After the game Harbaugh said he seemed OK, but was getting checked out. He also said O’Korn was ready.
Hopefully, Peters will be back to face the wrath of the Buckeyes, but possibly not if it is a head injury instead of a shoulder injury. Then the concussion protocol could rightfully apply.
John O’Korn took over, and the offense could score no more points. John made no mistakes, but the Wolverines were not effective offensively from that point of the game on.
Meanwhile, the Badgers were super charged, and went up 10-21 on the strength of a 32-yard TD run.
With 2:22 left Wisconsin hit a 30-yard field goal to make the final 27-10.
TAKE AWAY: The Wolverines offensive line and its backs do not shield the QB very well, so it is no surprise whatever that Peters was knocked out of the game. In fact, it was predictable, and predicted.
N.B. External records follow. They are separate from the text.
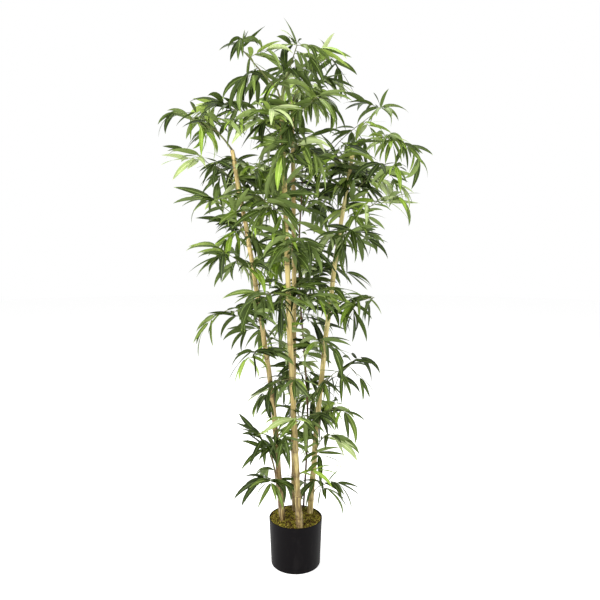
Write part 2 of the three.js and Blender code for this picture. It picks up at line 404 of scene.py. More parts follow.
def cornersOf(nodeName):
    return np.array([vertex.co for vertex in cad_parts[nodeName].data.vertices])


def limbSpine(nodeName, count):
    # centre line and radius of a limb, read from its solid in slices across its length
    points = cornersOf(nodeName)
    edges = np.array([edge.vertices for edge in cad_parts[nodeName].data.edges])
    axis = np.linalg.svd(points - points.mean(0), full_matrices=False)[2][0]
    along = points @ axis
    if np.linalg.norm(points[along.argmin()]) > np.linalg.norm(points[along.argmax()]):
        axis, along = -axis, -along
    centres, radii = [], []
    for level in np.linspace(along.min(), along.max(), count + 2)[1:-1]:
        crossing = edges[(along[edges[:, 0]] - level) * (along[edges[:, 1]] - level) < 0]
        a, b = points[crossing[:, 0]], points[crossing[:, 1]]
        share = ((level - a @ axis) / ((b - a) @ axis))[:, None]
        cut = a + (b - a) * share
        centre = (cut.min(0) + cut.max(0)) / 2
        centres.append(centre)
        radii.append(np.linalg.norm(cut - centre, axis=1).mean())
    centres = np.array(centres)
    first, last = centres[1] - centres[0], centres[-1] - centres[-2]
    start = centres[0] - first * (centres[0] @ axis - along.min()) / (first @ axis)
    end = centres[-1] + last * (along.max() - centres[-1] @ axis) / (last @ axis)
    return np.vstack([start, centres, end]), np.array([radii[0], *radii, radii[-1]])


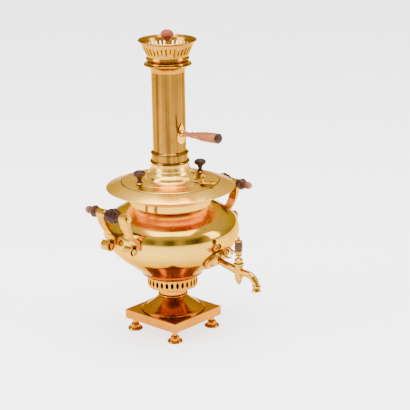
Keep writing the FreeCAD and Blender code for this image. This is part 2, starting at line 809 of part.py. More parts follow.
def spout_path():
    """The centre line of the spout in the YZ plane."""
    y0, z0 = -barrel_place, barrel_z
    reach = spout_reach
    b = V(0, y0 - reach * 0.42, z0 - 0.5)
    bend = Part.Arc(b, V(0, y0 - reach * 0.83, z0 - reach * 0.14), V(0, y0 - reach, z0 - reach * 0.46)).toShape()
    first, last = bend.ParameterRange
    turn = (last - first) / spout_bends
    points = [V(0, y0, z0)] + [bend.Curve.value(first + turn * i) for i in range(spout_bends + 1)]
    return Part.makePolygon(points)


def sweep(r, path):
    """A round bar along a path, mitred at its corners."""
    start, following = path.Vertexes[0].Point, path.Vertexes[1].Point
    circle = Part.Wire(Part.Circle(start, following - start, r).toShape())
    return path.makePipeShell([circle], True, True, 1)


def tap_body():
    """The cast tap: pipe, barrel for the plug, curved spout and flared mouth."""
    low = barrel_z - barrel_h / 2
    place = V(0, -barrel_place, 0)
    barrel = turned(
        (0, low), (barrel_r - 1.6, low), (barrel_r - 1.0, low + 3.0), (barrel_r, low + 5.0),
        (barrel_r, low + barrel_h - 5.0), (barrel_r + 1.4, low + barrel_h - 3.0),
        (barrel_r + 1.4, low + barrel_h), (0, low + barrel_h))
    barrel.translate(place)
    mouth_end = V(0, -barrel_place - spout_reach, barrel_z - spout_reach * 0.46)
    mouth = turned(
        (0, 1.0), (spout_r + 1.4, 1.0), (spout_r + 1.4, -1.4), (spout_r, -2.4),
        ((spout_r + 0.6, -mouth_h * 0.7), (mouth_r, -mouth_h - 2.0)), (0, -mouth_h - 2.0))
    mouth.translate(mouth_end)
    solid = barrel.fuse([pipe_solid(pipe_r), sweep(spout_r, spout_path()), mouth])
    bore = sweep(spout_r - spout_wall, spout_path())
    mouth_bore = Part.makeCone(mouth_r - spout_wall, spout_r - spout_wall, mouth_h + 2.2,
                               mouth_end - V(0, 0, mouth_h + 2.1))
    start, along, length = pipe_line()
    way = rod(way_r, length + stub_l + cut, start - along * (stub_l + cut), along)
    plug = plug_shape(slip * 0.15)
    return solid.cut([bore, mouth_bore, way, plug]).removeSplitter()


def plug_shape(gap):
    """The taper of the key's plug, or of the hole it turns in."""
    low = barrel_z - barrel_h / 2
    cone = Part.makeCone(plug_r - plug_taper + gap, plug_r + gap, barrel_h + 2 * (cut if gap else 0.0),
                         V(0, -barrel_place, low - (cut if gap else 0.0)))
    return cone


def tap_key():
    """The taper plug with its water way, bulb and the stem that carries the drum."""
    top = barrel_z + barrel_h / 2
    low = barrel_z - barrel_h / 2
    place = V(0, -barrel_place, 0)
    drum = top + key_drum_rise
    stem = turned(
        (0, top), (plug_r, top), (plug_r, top + 1.0), (plug_r + 2.4, top + 1.8),
        ((plug_r + 3.4, top + 6.0), (3.6, top + 10.4)), (3.2, top + 13.0),
        (key_drum_r - 0.6, top + 14.0), (key_drum_r - 0.6, top + 16.0), (3.2, top + 17.5), (3.2, drum - 2.0),
        (key_drum_r, drum - 1.4), (key_drum_r, drum), (2.4, drum), (2.4, drum + key_drum_h), (0, drum + key_drum_h))
    stem.translate(place)
    tail = rod(2.2, 9.0, V(0, -barrel_place, low - 9.0))
    plug = plug_shape(0.0).fuse([stem, tail])
    way = rod(way_r, 4 * plug_r, V(0, -barrel_place + 2 * plug_r, barrel_z), V(0, -1, 0))
    way.rotate(V(0, -barrel_place, 0), Z_AXIS, 90)
    return plug.cut(way).removeSplitter()


def key_drum():
    """The turned dark grip of the key."""
    z0 = barrel_z + barrel_h / 2 + key_drum_rise
    r, h = key_drum_r, key_drum_h
    drum = turned(
        (2.4, z0), (r, z0), ((r + 0.9, z0 + h * 0.5), (r, z0 + h)), (2.4, z0 + h))
    drum.translate(V(0, -barrel_place, 0))
    return drum


def key_spire():
    """The brass finial that holds the drum on its stem."""
    z0 = barrel_z + barrel_h / 2 + key_drum_rise + key_drum_h
    h = key_spire_h
    spire = turned(
        (0, z0), (key_drum_r - 0.4, z0), ((key_drum_r + 0.6, z0 + 1.3), (key_drum_r - 2.0, z0 + 2.6)),
        ((2.0, z0 + 3.8), (2.6, z0 + 5.4)), ((3.4, z0 + 7.0), (1.0, z0 + 9.4)), (0, z0 + h))
    spire.translate(V(0, -barrel_place, 0))
    return spire


def key_lever():
    """The cast scroll that points back from the key: a tongue and an open volute."""
    z = barrel_z + barrel_h / 2 + 17.5 - volute_r + 7.6 + 3.0
    y = -barrel_place
    half = lever_t / 2
    centre_y = y + lever_reach
    centre_z = z - 3.0

    def curl(r, w, cy, cz):
        outer = rod(r, lever_t, V(-half, cy, cz), V(1, 0, 0))
        return outer.cut(rod(r - w, lever_t + 2 * cut, V(-half - cut, cy, cz), V(1, 0, 0)))

    big = curl(volute_r, 3.0, centre_y, centre_z)
    small = curl(volute_r * 0.56, 2.2, centre_y + volute_r * 0.36, centre_z)
    mouth = Part.makeBox(lever_t + 2 * cut, volute_r, volute_r * 0.5,
                         V(-half - cut, centre_y - volute_r * 1.02, centre_z - volute_r * 0.62))
    eye = rod(2.6, lever_t + 1.6, V(-half - 0.8, centre_y + volute_r * 0.36, centre_z), V(1, 0, 0))
    bar = Part.makeBox(2.4, volute_r * 0.8, 1.8, V(-1.2, centre_y - volute_r * 0.2, centre_z - 0.9))
    tongue = Part.makeBox(lever_t, lever_reach - volute_r * 0.6, 3.4,
                          V(-half, y, centre_z + volute_r - 7.6))
    hub = rod(key_drum_r - 0.8, 3.4, V(0, y, centre_z + volute_r - 7.6))
    lever = big.cut(mouth).fuse([small, eye, bar, tongue, hub])
    lever = lever.cut(rod(3.2, 40.0, V(0, y, z - 20.0)))
    return lever.removeSplitter()


def key_nut():
    """The nut and washer that pull the plug into its taper."""
    low = barrel_z - barrel_h / 2
    nut = turned(
        (2.2, low - 1.0 - 5.5), (4.0, low - 6.5), (4.0, low - 2.6), (5.6, low - 2.6), (5.6, low - 0.6),
        (2.2, low - 0.6))
    nut.translate(V(0, -barrel_place, 0))
    return nut


def tap_back_nut():
    """The nut inside the vessel that clamps the tap's pipe."""
    start, along, length = pipe_line()
    nut = ring(pipe_r - 0.8, back_nut_r, 0, back_nut_h)
    return lay(nut, along * -1.0, start - along * (stub_l - back_nut_h))


# Write the pieces
feet = {"foot_front_left": (-1, -1), "foot_front_right": (1, -1), "foot_rear_left": (-1, 1), "foot_rear_right": (1, 1)}
for name, (sx, sy) in feet.items():
    piece = foot()
    place = plinth_side / 2 - foot_inset
    piece.translate(V(sx * place, sy * place, 0))
    save(name, piece)

save("plinth", plinth())
save("pedestal", pedestal())
save("tie_rod", tie_rod())
save("tie_nut", tie_nut())
save("air_gallery", air_gallery())
save("base_bowl", base_bowl())
save("body_shell", body_shell())
save("water_floor", water_floor())
save("fire_tube", fire_tube())
save("fire_grate", fire_grate())
save("top_brim", top_brim())
save("lid", lid())
for name, place in zip(("left", "right"), lid_knob_places()):
    save("lid_knob_" + name, lid_knob(place))
    save("lid_knob_screw_" + name, lid_knob_screw(place))
save("vent_cover", vent_cover())
save("vent_knob", vent_knob())
save("chimney_tube", chimney_tube())
save("chimney_collar", chimney_collar())
save("grip_shield", grip_shield())
save("grip_ferrule", grip_ferrule())
save("chimney_grip", chimney_grip())
save("grip_cap", grip_cap())
save("drip_ring", drip_ring())
save("crown", crown())
save("damper_cap", damper_cap())
save("damper_knob", damper_knob())

for name, side in (("left", -1), ("right", 1)):
    save("handle_strap_" + name + "_front", handle_strap(side, -strap_place * side))
    save("handle_strap_" + name + "_rear", handle_strap(side, strap_place * side))
    save("strap_rivets_" + name, strap_rivets(side))
    save("handle_grip_" + name, grip_profile(side))
    save("handle_cups_" + name, cups(side))
    save("handle_end_knob_" + name + "_rear", end_knob(side, 1))
reach = strap_place + strap_w / 2
far = reach + end_knob_l - 10.0
save("handle_rod_left", handle_rod(-1, -reach - 5.0, far))
save("handle_rod_right", handle_rod(1, -far, far))
save("handle_end_nut_left", end_nut(-1, -1))
save("handle_end_knob_right_front", end_knob(1, -1))

save("tap_plate", tap_plate())
save("tap_body", tap_body())
save("tap_back_nut", tap_back_nut())
save("tap_key", tap_key())
save("key_drum", key_drum())
save("key_spire", key_spire())
save("key_lever", key_lever())
save("key_nut", key_nut())
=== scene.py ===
import json
import math

import bmesh
import bpy
from mathutils import Matrix, Vector


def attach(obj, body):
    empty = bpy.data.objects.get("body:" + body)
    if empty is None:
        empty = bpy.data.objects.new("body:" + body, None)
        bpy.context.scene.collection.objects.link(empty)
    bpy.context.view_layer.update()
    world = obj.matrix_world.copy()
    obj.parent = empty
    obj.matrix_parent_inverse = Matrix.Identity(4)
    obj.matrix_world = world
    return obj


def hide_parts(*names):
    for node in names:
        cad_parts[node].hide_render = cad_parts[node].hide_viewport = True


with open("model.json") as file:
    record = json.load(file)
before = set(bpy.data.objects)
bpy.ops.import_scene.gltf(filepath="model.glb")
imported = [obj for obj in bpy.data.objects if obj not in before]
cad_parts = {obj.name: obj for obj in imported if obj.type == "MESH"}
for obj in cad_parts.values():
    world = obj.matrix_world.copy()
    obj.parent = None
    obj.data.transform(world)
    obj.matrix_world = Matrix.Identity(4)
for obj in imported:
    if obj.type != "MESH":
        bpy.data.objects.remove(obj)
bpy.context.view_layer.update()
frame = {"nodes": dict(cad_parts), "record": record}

MM = 0.001
ORIGIN = Vector((0, 0, 0))
ALONG = Vector((0, 1, 0))
UP = Vector((0, 0, 1))
TURN_STEPS = 144                     # flats round a turned piece
CURVE_STEPS = 7                      # flats between two points of a smooth outline
ON_AXIS = 1e-4                       # a radius below this is a point on the axis
SHARP = math.radians(32)             # edges steeper than this stay sharp

# Camera of the photograph: bearing, height angle, roll, distance and picture scale
VIEW_BEARING = math.radians(-48)
VIEW_HEIGHT = math.radians(17)
VIEW_ROLL = math.radians(-0.9)
VIEW_DISTANCE = 2.631
VIEW_TARGET_Z = 0.240
VIEW_SIDE = 0.0626
SENSOR = 36.0
FOCAL_PIXELS = 1430
PICTURE_PIXELS = 410

# Places shared with the solids, in millimetres and degrees
FOOT_PLACE = 51.0
SHELL_FOOT_Z = 119.5
NECK_R = 75.0
NECK_INNER_R = 73.2
SEAT_Z = 286.0
LID_TOP_Z = 324.4
LID_KNOB_R = 66.0
LID_KNOB_Z = 293.05
LID_KNOB_TURN = 14.0
VENT_R = 73.0
VENT_Z = 294.575
VENT_AZIMUTH = -83.0
STEAM_R = 57.0
STEAM_HOLE_R = 4.5
STEAM_HOLE_LOW_Z = 270
STEAM_HOLE_HIGH_Z = 310
COLUMN_R = 30.4
CAP_STEM_Z = 546.4
GRIP_Z = 381.4
GRIP_AZIMUTH = -93.0
GRIP_TILT = 4.0
HANDLE_X = 148.0
HANDLE_Z = 256.0
BARREL_Y = -163.0
TAP_ROOT = Vector((0.0, -106.27, 158.9))
TAP_FACING = Vector((0.0, -math.sqrt(0.5), -math.sqrt(0.5)))

# Pearls round the tap's plate, in millimetres
PEARLS = 30
PEARL_RING = 24.2
PEARL_R = 1.9
PEARL_RISE = 3.6
PEARL_SEGMENTS = 14
PEARL_RINGS = 9

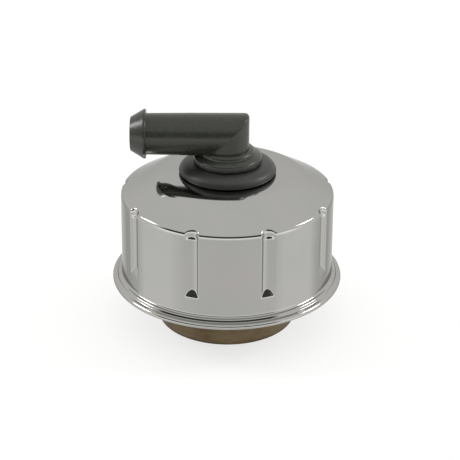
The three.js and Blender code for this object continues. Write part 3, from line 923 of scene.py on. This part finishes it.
upper_low, upper_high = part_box("upper_screen")
upper_radius = upper_high.y
cup_edge = CUT_EDGE * SCREEN_SHEET
cup_join = upper_radius - SCREEN_MARGIN / 2
cup_wall = turned_sheet(
    "cup_wall",
    (cup_join, upper_low.z, 0),
    (upper_radius, upper_low.z, cup_edge),
    (upper_radius, upper_high.z, cup_edge),
    (upper_radius - SCREEN_SHEET, upper_high.z, cup_edge),
    (upper_radius - SCREEN_SHEET, upper_low.z + SCREEN_SHEET, 0),
    (cup_join, upper_low.z + SCREEN_SHEET, 0),
)
cup = joined("upper_perforated_cup", screen("cup_floor", "upper_screen"), cup_wall)
dress(cup, zinc, "cap", "zinc_steel", "upper_screen")


# ---- Filter pad --------------------------------------------------------------------------------
# One long steel wire knitted in loops and laid in and out in a spiral, layer on layer. It fills the
# space between the two screens and catches the oil mist.

WIRE_RADIUS = 0.16 * MM
WIRE_SIDES = 4
WIRE_POINTS = 9000
PAD_LAYERS = 6
TURNS_PER_LAYER = 7
LOOPS = 1100
LOOP_SIZE = 1.9 * MM
PAD_MIDDLE = 3.0 * MM  # radius where the spiral starts
WIRE_JITTER = 0.25 * MM
WIRE_SEED = 7

WIRE_TONES = ((0.35, (0.30, 0.285, 0.25)), (0.65, (0.52, 0.52, 0.51)))


def knit_steel_finish():
    """Drawn steel wire, dull bright, filmed with oil in places."""
    steel = Finish("knit_steel")
    film = steel.noise(260.0, detail=3.0)
    steel.set(
        metallic=0.95,
        base_color=steel.ramp(film, *WIRE_TONES),
        roughness=steel.spread(film, 0.28, 0.48),
        normal=steel.bump(steel.noise(4000.0, detail=1.0), 0.004 * MM),
    )
    return steel.material


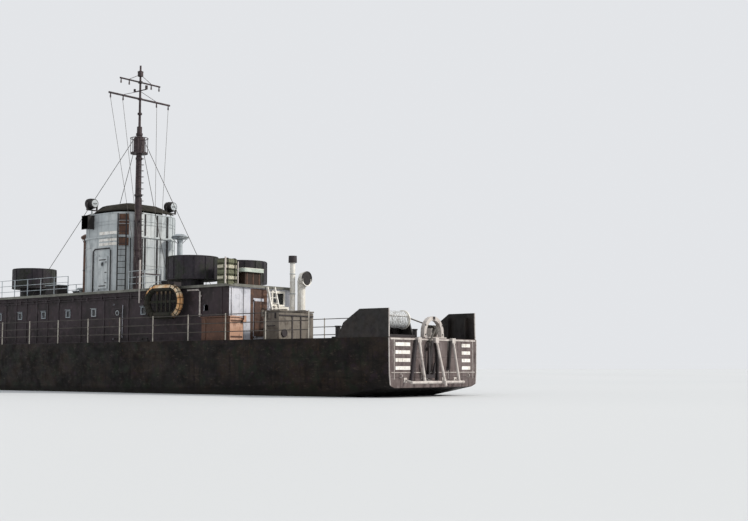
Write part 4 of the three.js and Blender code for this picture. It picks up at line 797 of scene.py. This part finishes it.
net_bend = 0.56
for name, side in NAMED_SIDES:
    wrap = Piece("life_float_lashing_" + name, "canvas")
    for t in turns(16, 0.5):
        (x, z), (c, s) = float_ring(t)
        wrap.torus((x, side * FLOAT_Y, z), (-s, 0, c), 0.178, 0.016, 14, 6)
    becket = []
    for t in turns(64):
        (x, z), (c, s) = float_ring(t)
        reach = 0.185 + 0.055 * abs(math.sin(8 * t + math.pi / 2))
        becket.append((x + c * reach * 0.75, side * (FLOAT_Y + reach * 0.62), z + s * reach * 0.75))
    wrap.tube(becket, 0.014, 6, closed=True)
    wrap.make()
    net = Piece("life_float_net_" + name, "rubber")
    y = side * (FLOAT_Y - 0.045)
    for i in range(15):
        away = -1.05 + i * 0.15
        reach = math.sqrt(net_bend**2 - max(0, abs(away) - FLOAT_FLAT) ** 2)
        x = FLOAT_X + away
        net.post(x, y, FLOAT_Z - reach, FLOAT_Z + reach, 0.013, 5)
    y = side * (FLOAT_Y - 0.055)
    for i in range(7):
        rise = -0.48 + i * 0.16
        reach = FLOAT_FLAT + math.sqrt(net_bend**2 - rise**2)
        z = FLOAT_Z + rise
        net.rod((FLOAT_X - reach, y, z), (FLOAT_X + reach, y, z), 0.013, 5)
    net.make()


# Tower: bands, ribs, white bars, the door's surround and painted strips
STEPS = 12


def tower_point(turn, grow=0.0, z=0.0):
    """A point on the tower's outline in the direction of an angle of its round corners."""
    flat = TOWER_HALF - TOWER_CORNER
    c, s = math.cos(turn), math.sin(turn)
    reach = TOWER_CORNER + grow
    return Vector((TOWER_X + math.copysign(flat, c) + reach * c, math.copysign(flat, s) + reach * s, z))


def tower_loop(grow, z):
    """The tower's outline in points, corner by corner, from its forward port one."""
    points = []
    for quarter in range(4):
        for i in range(STEPS + 1):
            t = math.pi / 2 * (quarter + min(max(i / STEPS, 1e-4), 1 - 1e-4))
            points.append(tower_point(t, grow, z))
    return points


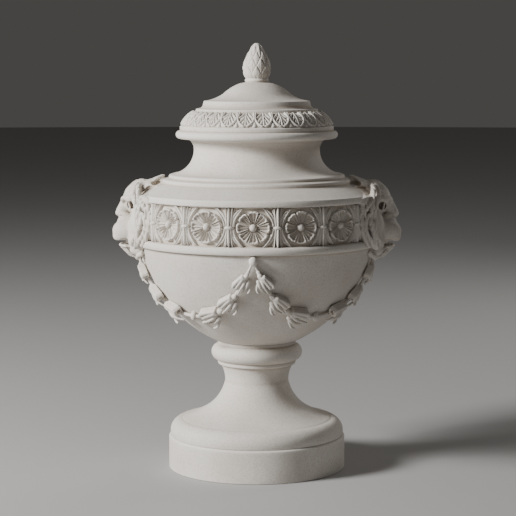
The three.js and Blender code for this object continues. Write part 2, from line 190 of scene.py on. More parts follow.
def profile_relief(points, reach=0.5, spread_over=2.2):
    """How far each corner of a profile stands out of its own smoothed line."""
    points = np.array(points)
    run = np.concatenate([[0], np.cumsum(np.linalg.norm(np.diff(points, axis=0), axis=1))])
    even = np.arange(0, run[-1], 0.4)
    line = np.stack([np.interp(even, run, points[:, i]) for i in (0, 1)], 1)
    window = np.exp(-0.5 * (np.arange(-18, 19) * 0.4 / spread_over) ** 2)
    window /= window.sum()
    padded = np.pad(line, ((18, 18), (0, 0)), "edge")
    smooth = np.stack([np.convolve(padded[:, i], window, "valid") for i in (0, 1)], 1)
    way = length_one(np.gradient(line, axis=0))
    rise = ((line - smooth) * np.stack([way[:, 1], -way[:, 0]], 1)).sum(1)
    return np.clip(np.interp(run, even, rise) / reach, -1, 1)


def turned(name, corners, segments=160):
    """A closed round stone: the profile starts and ends on the axis."""
    points = profile(corners)
    rings, faces, place, relief = [], [], [], []
    turns = 2 * np.pi * np.arange(segments) / segments
    for (radius, height), rise in zip(points, profile_relief(points)):
        if radius < 1e-6:
            rings.append([len(place)])
            place.append((0, 0, height))
            relief.append(0)
            continue
        rings.append(list(range(len(place), len(place) + segments)))
        place += [(radius * math.sin(t), -radius * math.cos(t), height) for t in turns]
        relief += [rise] * segments
    for low, high in zip(rings, rings[1:]):
        for i in range(segments):
            j = (i + 1) % segments
            corner = [low[i % len(low)], low[j % len(low)], high[j % len(high)], high[i % len(high)]]
            faces.append(list(dict.fromkeys(corner)))
    return outwards(piece_mesh(name, place, faces, relief))


def moved(obj, name, matrices):
    """One mesh of copies of obj, each moved by a matrix; a mirroring one keeps the faces outwards."""
    mesh = obj.data
    place = values_of(mesh.vertices, "co", 3) / MM
    relief = values_of(mesh.attributes["relief"].data, "value")
    corners = [list(p.vertices) for p in mesh.polygons]
    points, faces = [], []
    for matrix in matrices:
        first = len(points) * len(place)
        points.append(place @ matrix.T)
        step = -1 if np.linalg.det(matrix) < 0 else 1
        faces += [[first + v for v in face[::step]] for face in corners]
    return piece_mesh(name, np.concatenate(points), faces, np.tile(relief, len(matrices)))


# Matrices: from the front to the back, from right to left, and to the four quarters of the bowl
TO_BACK = np.diag([-1.0, -1.0, 1.0])
FLIP_X = np.diag([-1.0, 1.0, 1.0])
QUARTERS = [np.eye(3), FLIP_X, TO_BACK, TO_BACK @ FLIP_X]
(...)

The Wolverines are a team that has not yet this year played a full game effectively against the better teams they faced. While the defense shines for a longer period and is more remarkable, they too finally bite the dust late against the better teams.
The offense is significantly ineffective in producing points against the better defenses. For a team the relies on its running game as a staple, they often can’t move the chains at crunch time as runs are stifled with the box loaded with defenders. The pass pro is so rudimentary that they can’t consistently move the chains through the air. Michigan’s QB is too often harassed. They suffered well over a dozen QB hurries.
The Wolverines game management is too often suspect. Why did they have to use so many time outs so early in the first half? It didn’t burn them this time, but could.
Almost everyone forecast that this game was a true litmus test of the Wolverines fortunes and capabilities this year, and forecast that at this we would be able to measure this edition of the Wolverines.
These results show that they look like they fit well into an 8-4 season.
They can change that perception as the big, ugly shadow of the Buckeyes looms over them. It will take a lot of fight for sixty minutes. Ten points will not do the trick. We will see if the Wolverines can do it.